(A run of records)
====

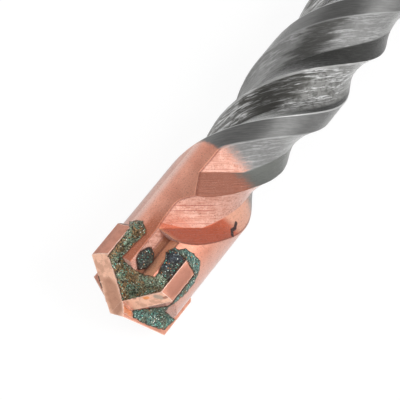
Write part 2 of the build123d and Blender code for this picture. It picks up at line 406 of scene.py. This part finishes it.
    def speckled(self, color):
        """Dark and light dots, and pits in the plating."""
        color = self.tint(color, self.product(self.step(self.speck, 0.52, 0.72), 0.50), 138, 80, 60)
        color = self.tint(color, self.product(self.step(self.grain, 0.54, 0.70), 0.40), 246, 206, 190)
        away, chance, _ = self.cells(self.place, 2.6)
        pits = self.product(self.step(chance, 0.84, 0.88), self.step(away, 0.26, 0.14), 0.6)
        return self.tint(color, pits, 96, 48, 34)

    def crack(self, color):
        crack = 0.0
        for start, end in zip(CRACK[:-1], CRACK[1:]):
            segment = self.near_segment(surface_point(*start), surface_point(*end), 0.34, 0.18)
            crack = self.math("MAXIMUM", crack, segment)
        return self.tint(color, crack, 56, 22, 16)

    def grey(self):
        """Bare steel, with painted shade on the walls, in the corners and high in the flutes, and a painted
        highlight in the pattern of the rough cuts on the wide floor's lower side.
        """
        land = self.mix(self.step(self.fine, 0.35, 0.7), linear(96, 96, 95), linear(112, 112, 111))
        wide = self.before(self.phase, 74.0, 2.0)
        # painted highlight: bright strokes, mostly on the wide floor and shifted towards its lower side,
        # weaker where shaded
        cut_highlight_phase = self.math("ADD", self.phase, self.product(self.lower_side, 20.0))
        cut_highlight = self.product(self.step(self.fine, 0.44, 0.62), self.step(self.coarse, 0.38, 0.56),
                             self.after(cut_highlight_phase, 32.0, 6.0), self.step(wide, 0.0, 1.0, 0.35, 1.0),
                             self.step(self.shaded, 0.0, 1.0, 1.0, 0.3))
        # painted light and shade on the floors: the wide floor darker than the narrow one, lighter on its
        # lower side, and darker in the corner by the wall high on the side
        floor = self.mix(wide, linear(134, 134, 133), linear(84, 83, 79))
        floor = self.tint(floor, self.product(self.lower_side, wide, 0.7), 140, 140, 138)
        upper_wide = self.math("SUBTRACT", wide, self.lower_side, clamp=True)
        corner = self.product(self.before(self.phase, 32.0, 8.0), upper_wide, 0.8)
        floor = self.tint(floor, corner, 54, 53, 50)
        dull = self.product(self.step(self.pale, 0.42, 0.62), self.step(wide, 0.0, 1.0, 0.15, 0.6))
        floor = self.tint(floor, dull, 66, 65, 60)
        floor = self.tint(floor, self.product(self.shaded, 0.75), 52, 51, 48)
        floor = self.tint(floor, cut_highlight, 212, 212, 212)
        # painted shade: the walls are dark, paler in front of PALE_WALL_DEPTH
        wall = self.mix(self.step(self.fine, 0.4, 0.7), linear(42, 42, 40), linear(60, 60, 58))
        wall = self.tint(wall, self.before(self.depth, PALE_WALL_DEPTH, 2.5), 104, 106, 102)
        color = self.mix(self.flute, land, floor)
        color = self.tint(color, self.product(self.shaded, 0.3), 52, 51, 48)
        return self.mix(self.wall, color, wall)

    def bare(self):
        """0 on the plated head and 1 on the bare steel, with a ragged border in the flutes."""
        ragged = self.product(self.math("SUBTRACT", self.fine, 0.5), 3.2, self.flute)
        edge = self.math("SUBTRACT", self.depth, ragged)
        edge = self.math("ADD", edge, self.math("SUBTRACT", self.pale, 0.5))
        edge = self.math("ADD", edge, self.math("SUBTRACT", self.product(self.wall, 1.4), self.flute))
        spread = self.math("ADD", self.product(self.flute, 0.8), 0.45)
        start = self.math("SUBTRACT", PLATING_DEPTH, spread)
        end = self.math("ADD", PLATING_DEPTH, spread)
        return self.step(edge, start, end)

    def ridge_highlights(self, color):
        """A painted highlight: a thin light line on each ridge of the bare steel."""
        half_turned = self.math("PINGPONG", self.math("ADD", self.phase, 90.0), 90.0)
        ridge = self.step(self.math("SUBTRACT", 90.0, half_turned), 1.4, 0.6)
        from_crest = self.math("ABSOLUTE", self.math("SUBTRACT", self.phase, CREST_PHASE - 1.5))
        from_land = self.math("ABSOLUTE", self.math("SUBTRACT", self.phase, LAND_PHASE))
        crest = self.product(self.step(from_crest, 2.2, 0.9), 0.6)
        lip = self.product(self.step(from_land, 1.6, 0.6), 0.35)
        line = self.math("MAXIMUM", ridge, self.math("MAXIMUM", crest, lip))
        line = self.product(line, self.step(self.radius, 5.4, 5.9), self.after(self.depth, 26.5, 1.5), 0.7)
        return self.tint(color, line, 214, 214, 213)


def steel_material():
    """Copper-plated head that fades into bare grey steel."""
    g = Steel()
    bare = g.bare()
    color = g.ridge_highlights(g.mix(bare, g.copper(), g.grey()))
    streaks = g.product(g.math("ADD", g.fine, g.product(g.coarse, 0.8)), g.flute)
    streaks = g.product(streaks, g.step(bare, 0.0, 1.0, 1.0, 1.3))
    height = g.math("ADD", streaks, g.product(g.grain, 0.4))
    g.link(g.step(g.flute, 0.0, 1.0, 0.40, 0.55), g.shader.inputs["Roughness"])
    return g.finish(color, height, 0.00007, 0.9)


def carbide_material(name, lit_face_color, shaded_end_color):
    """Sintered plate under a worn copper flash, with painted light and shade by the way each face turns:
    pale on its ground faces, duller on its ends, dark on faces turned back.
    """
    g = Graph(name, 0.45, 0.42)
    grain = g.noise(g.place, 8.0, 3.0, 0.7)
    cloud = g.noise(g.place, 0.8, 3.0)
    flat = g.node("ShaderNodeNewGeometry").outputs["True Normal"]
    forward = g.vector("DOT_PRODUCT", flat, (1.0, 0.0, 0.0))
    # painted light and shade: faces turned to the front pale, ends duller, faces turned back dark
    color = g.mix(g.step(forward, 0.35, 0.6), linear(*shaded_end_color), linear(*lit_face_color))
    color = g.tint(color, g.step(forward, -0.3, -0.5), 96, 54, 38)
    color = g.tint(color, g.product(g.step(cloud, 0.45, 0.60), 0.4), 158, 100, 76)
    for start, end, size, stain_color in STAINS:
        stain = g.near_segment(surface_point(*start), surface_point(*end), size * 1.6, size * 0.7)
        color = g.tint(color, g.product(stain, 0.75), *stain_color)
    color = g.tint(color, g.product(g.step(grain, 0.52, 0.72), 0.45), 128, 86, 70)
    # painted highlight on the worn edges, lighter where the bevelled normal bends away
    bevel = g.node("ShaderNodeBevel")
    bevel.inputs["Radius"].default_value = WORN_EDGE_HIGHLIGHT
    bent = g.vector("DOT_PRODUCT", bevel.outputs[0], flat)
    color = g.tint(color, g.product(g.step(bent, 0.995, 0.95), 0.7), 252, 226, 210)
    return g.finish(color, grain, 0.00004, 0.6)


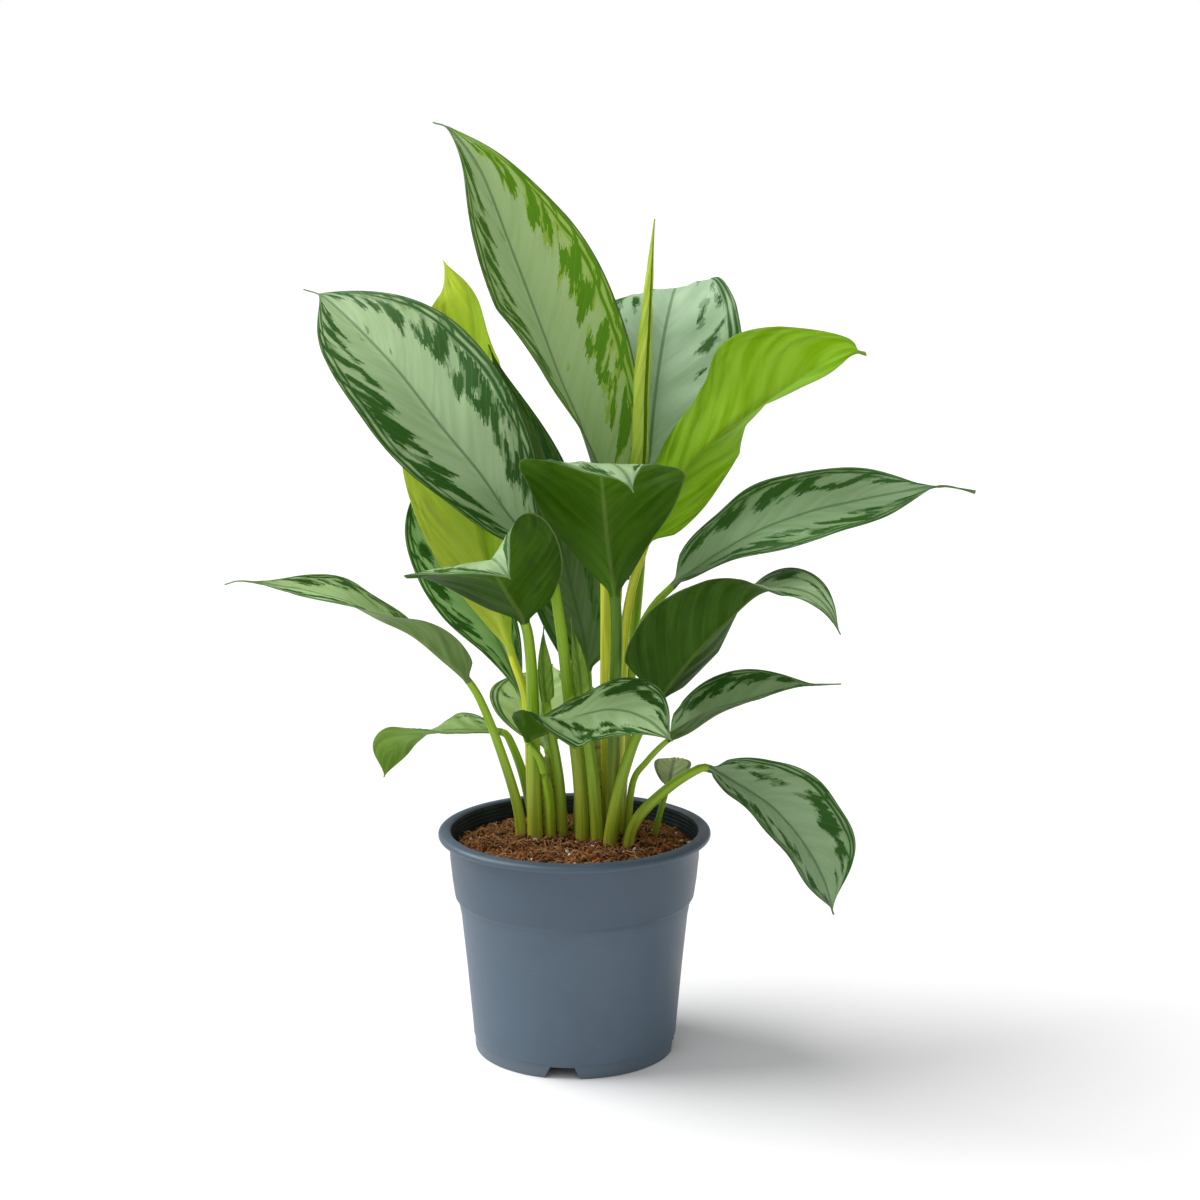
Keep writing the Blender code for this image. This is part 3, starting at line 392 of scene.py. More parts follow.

====

Short exercise
Each record above should be returned exactly as it appears.

Task result
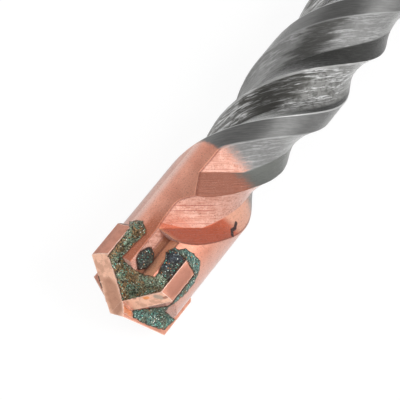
Write part 2 of the build123d and Blender code for this picture. It picks up at line 406 of scene.py. This part finishes it.
    def speckled(self, color):
        """Dark and light dots, and pits in the plating."""
        color = self.tint(color, self.product(self.step(self.speck, 0.52, 0.72), 0.50), 138, 80, 60)
        color = self.tint(color, self.product(self.step(self.grain, 0.54, 0.70), 0.40), 246, 206, 190)
        away, chance, _ = self.cells(self.place, 2.6)
        pits = self.product(self.step(chance, 0.84, 0.88), self.step(away, 0.26, 0.14), 0.6)
        return self.tint(color, pits, 96, 48, 34)

    def crack(self, color):
        crack = 0.0
        for start, end in zip(CRACK[:-1], CRACK[1:]):
            segment = self.near_segment(surface_point(*start), surface_point(*end), 0.34, 0.18)
            crack = self.math("MAXIMUM", crack, segment)
        return self.tint(color, crack, 56, 22, 16)

    def grey(self):
        """Bare steel, with painted shade on the walls, in the corners and high in the flutes, and a painted
        highlight in the pattern of the rough cuts on the wide floor's lower side.
        """
        land = self.mix(self.step(self.fine, 0.35, 0.7), linear(96, 96, 95), linear(112, 112, 111))
        wide = self.before(self.phase, 74.0, 2.0)
        # painted highlight: bright strokes, mostly on the wide floor and shifted towards its lower side,
        # weaker where shaded
        cut_highlight_phase = self.math("ADD", self.phase, self.product(self.lower_side, 20.0))
        cut_highlight = self.product(self.step(self.fine, 0.44, 0.62), self.step(self.coarse, 0.38, 0.56),
                             self.after(cut_highlight_phase, 32.0, 6.0), self.step(wide, 0.0, 1.0, 0.35, 1.0),
                             self.step(self.shaded, 0.0, 1.0, 1.0, 0.3))
        # painted light and shade on the floors: the wide floor darker than the narrow one, lighter on its
        # lower side, and darker in the corner by the wall high on the side
        floor = self.mix(wide, linear(134, 134, 133), linear(84, 83, 79))
        floor = self.tint(floor, self.product(self.lower_side, wide, 0.7), 140, 140, 138)
        upper_wide = self.math("SUBTRACT", wide, self.lower_side, clamp=True)
        corner = self.product(self.before(self.phase, 32.0, 8.0), upper_wide, 0.8)
        floor = self.tint(floor, corner, 54, 53, 50)
        dull = self.product(self.step(self.pale, 0.42, 0.62), self.step(wide, 0.0, 1.0, 0.15, 0.6))
        floor = self.tint(floor, dull, 66, 65, 60)
        floor = self.tint(floor, self.product(self.shaded, 0.75), 52, 51, 48)
        floor = self.tint(floor, cut_highlight, 212, 212, 212)
        # painted shade: the walls are dark, paler in front of PALE_WALL_DEPTH
        wall = self.mix(self.step(self.fine, 0.4, 0.7), linear(42, 42, 40), linear(60, 60, 58))
        wall = self.tint(wall, self.before(self.depth, PALE_WALL_DEPTH, 2.5), 104, 106, 102)
        color = self.mix(self.flute, land, floor)
        color = self.tint(color, self.product(self.shaded, 0.3), 52, 51, 48)
        return self.mix(self.wall, color, wall)

    def bare(self):
        """0 on the plated head and 1 on the bare steel, with a ragged border in the flutes."""
        ragged = self.product(self.math("SUBTRACT", self.fine, 0.5), 3.2, self.flute)
        edge = self.math("SUBTRACT", self.depth, ragged)
        edge = self.math("ADD", edge, self.math("SUBTRACT", self.pale, 0.5))
        edge = self.math("ADD", edge, self.math("SUBTRACT", self.product(self.wall, 1.4), self.flute))
        spread = self.math("ADD", self.product(self.flute, 0.8), 0.45)
        start = self.math("SUBTRACT", PLATING_DEPTH, spread)
        end = self.math("ADD", PLATING_DEPTH, spread)
        return self.step(edge, start, end)

    def ridge_highlights(self, color):
        """A painted highlight: a thin light line on each ridge of the bare steel."""
        half_turned = self.math("PINGPONG", self.math("ADD", self.phase, 90.0), 90.0)
        ridge = self.step(self.math("SUBTRACT", 90.0, half_turned), 1.4, 0.6)
        from_crest = self.math("ABSOLUTE", self.math("SUBTRACT", self.phase, CREST_PHASE - 1.5))
        from_land = self.math("ABSOLUTE", self.math("SUBTRACT", self.phase, LAND_PHASE))
        crest = self.product(self.step(from_crest, 2.2, 0.9), 0.6)
        lip = self.product(self.step(from_land, 1.6, 0.6), 0.35)
        line = self.math("MAXIMUM", ridge, self.math("MAXIMUM", crest, lip))
        line = self.product(line, self.step(self.radius, 5.4, 5.9), self.after(self.depth, 26.5, 1.5), 0.7)
        return self.tint(color, line, 214, 214, 213)


def steel_material():
    """Copper-plated head that fades into bare grey steel."""
    g = Steel()
    bare = g.bare()
    color = g.ridge_highlights(g.mix(bare, g.copper(), g.grey()))
    streaks = g.product(g.math("ADD", g.fine, g.product(g.coarse, 0.8)), g.flute)
    streaks = g.product(streaks, g.step(bare, 0.0, 1.0, 1.0, 1.3))
    height = g.math("ADD", streaks, g.product(g.grain, 0.4))
    g.link(g.step(g.flute, 0.0, 1.0, 0.40, 0.55), g.shader.inputs["Roughness"])
    return g.finish(color, height, 0.00007, 0.9)


def carbide_material(name, lit_face_color, shaded_end_color):
    """Sintered plate under a worn copper flash, with painted light and shade by the way each face turns:
    pale on its ground faces, duller on its ends, dark on faces turned back.
    """
    g = Graph(name, 0.45, 0.42)
    grain = g.noise(g.place, 8.0, 3.0, 0.7)
    cloud = g.noise(g.place, 0.8, 3.0)
    flat = g.node("ShaderNodeNewGeometry").outputs["True Normal"]
    forward = g.vector("DOT_PRODUCT", flat, (1.0, 0.0, 0.0))
    # painted light and shade: faces turned to the front pale, ends duller, faces turned back dark
    color = g.mix(g.step(forward, 0.35, 0.6), linear(*shaded_end_color), linear(*lit_face_color))
    color = g.tint(color, g.step(forward, -0.3, -0.5), 96, 54, 38)
    color = g.tint(color, g.product(g.step(cloud, 0.45, 0.60), 0.4), 158, 100, 76)
    for start, end, size, stain_color in STAINS:
        stain = g.near_segment(surface_point(*start), surface_point(*end), size * 1.6, size * 0.7)
        color = g.tint(color, g.product(stain, 0.75), *stain_color)
    color = g.tint(color, g.product(g.step(grain, 0.52, 0.72), 0.45), 128, 86, 70)
    # painted highlight on the worn edges, lighter where the bevelled normal bends away
    bevel = g.node("ShaderNodeBevel")
    bevel.inputs["Radius"].default_value = WORN_EDGE_HIGHLIGHT
    bent = g.vector("DOT_PRODUCT", bevel.outputs[0], flat)
    color = g.tint(color, g.product(g.step(bent, 0.995, 0.95), 0.7), 252, 226, 210)
    return g.finish(color, grain, 0.00004, 0.6)


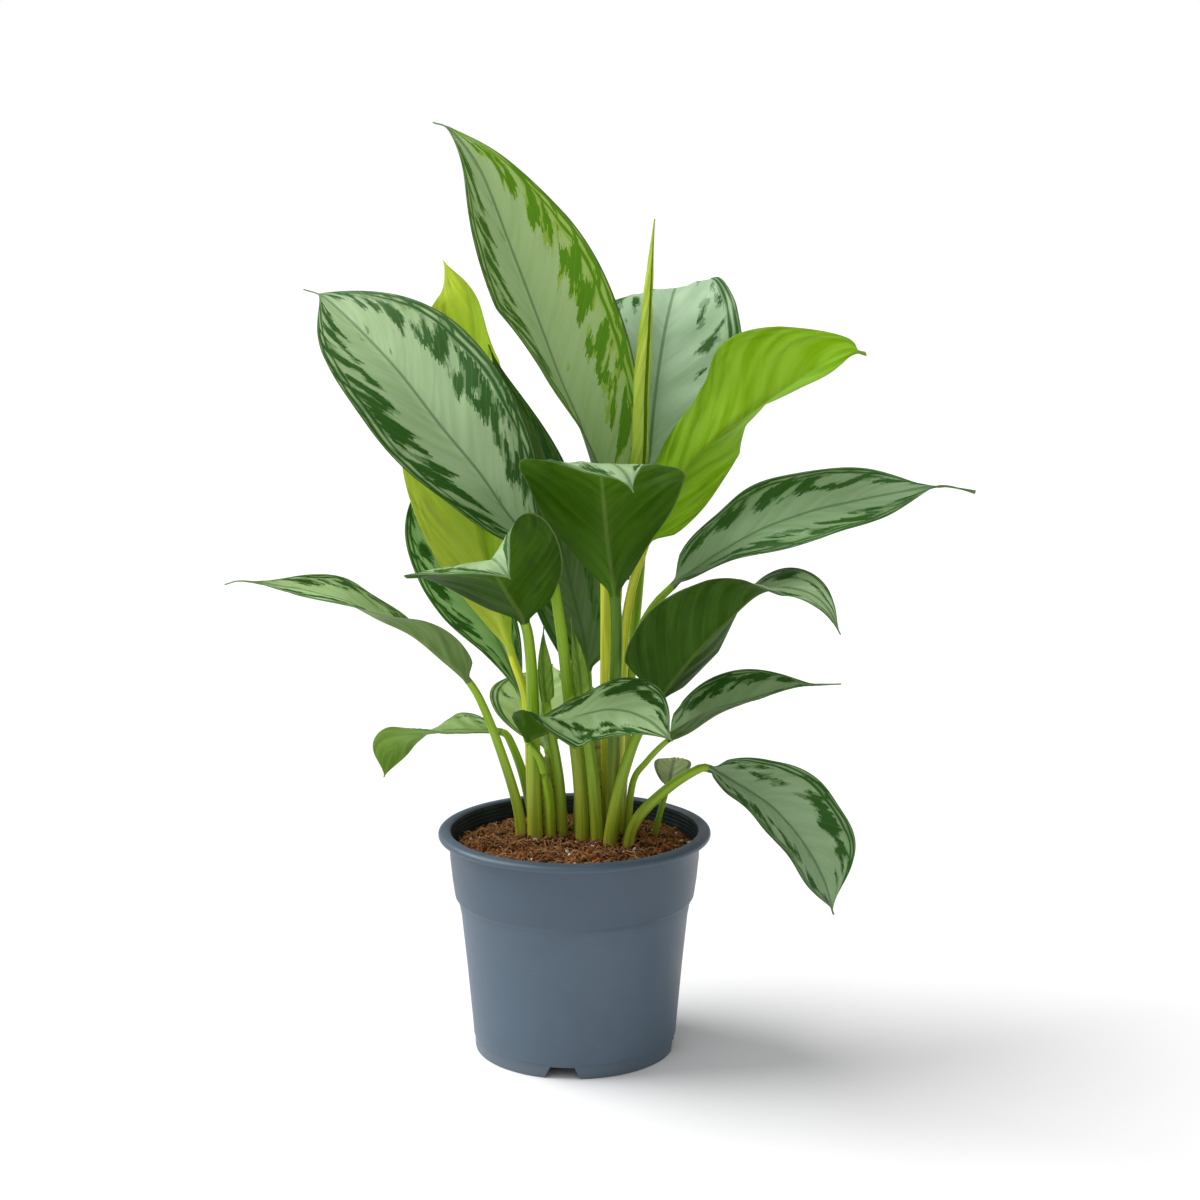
Keep writing the Blender code for this image. This is part 3, starting at line 392 of scene.py. More parts follow.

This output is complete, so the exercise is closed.